As the only Casper cartoon ever made in 3D, “Boo Moon” has some striking visuals and a decent musical score, which somewhat mitigate its senseless and risible story. But as a lifelong tree-hugger and an ardent anti-monarchist, all I can say is “BOOOOO!!!!!”
Kitty kornered is one of my all time favorites.
As I pointed out in an Animation Anecdotes column back in 2014 (click here), the plot for Termites from Mars (1952) was actually adapted for a promotional giveaway comic book from Scotch tape entitled “Woody Woodpecker Meets Scotty McTape” (1953). Scotty made his first appearance as a mascot for Scotch tape in 1944 and was abandoned in 1974. In the animated cartoon, Woody uses a roll of cellophane tape to catch the invading Martian termites when all other efforts have failed. Of course, the comic book makes it clear that the victorious weapon was actually Scotch tape.
See also the Paramount cartoon “Dizzy Dishes” (1954) starring Little Audrey.
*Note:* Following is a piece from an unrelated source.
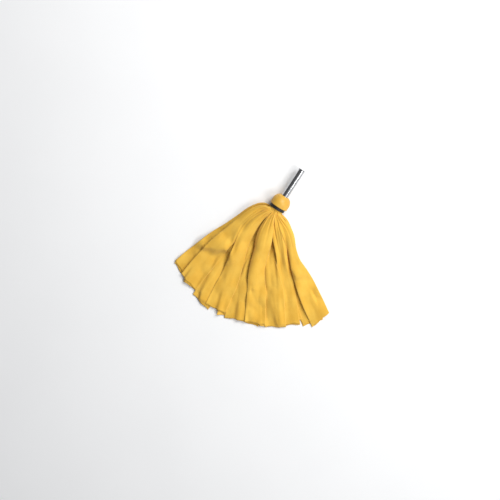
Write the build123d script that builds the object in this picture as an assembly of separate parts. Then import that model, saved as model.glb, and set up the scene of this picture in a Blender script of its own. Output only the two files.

Audrey is reading a comic-book titled “Space Ace” while her automatic dishwasher is running, and has a daydream about invading Martians in flying teacups firing heat-rays at Earth targets, She destroys them with a variety of inventions, including a giant seltzer-bottle, a giant pepper-shaker (makes them sneeze and crash), giant flipping forks (smashes the teacups) and finally, she pilots a giant percolator and douses them all with hot coffee. Definitely one of the better Audrey cartoons, with good timing, creative gags and no heavy-handed moralizing (for a change). The Martians are cool-looking, kind of like bipedal ants with weird bolt-like horns on their heads.
If not a full-blown invasion, probably the earliest cartoon in which aliens attack (or, in all fairness, counterattack) the earth is the Willard Bowsky-directed Fliescher Screen Song “Reaching for the Moon” (1933). For the picture’s finale, an astronomer (Prof. I. Sphy) attempts to contact the moon’s inhabitants to confirm whether or not their home is made of cheese. He uses a cat as a rocket to deliver a written message, but the improvised missile violently impacts the moon, Georges Méliès style. The moon men retaliate by bombarding the earth with massive moon rocks and, like Ko-Ko the Clown before them, wreak havoc on a live-action New York (including knocking the globe off the top of the Paramount Building).
https://www.dailymotion.com/video/x5k684e
Thanks for posting the link to this wonderful cartoon! I love the Irving Berlin torch song, the bipedal lunar elephant, and the fish that takes Lady Liberty’s place. I’ve long dismissed the Screen Songs on the basis of the Famous Studios output, but if the pre-code Screen Songs are as good as this one, I have a lot of catching up to do!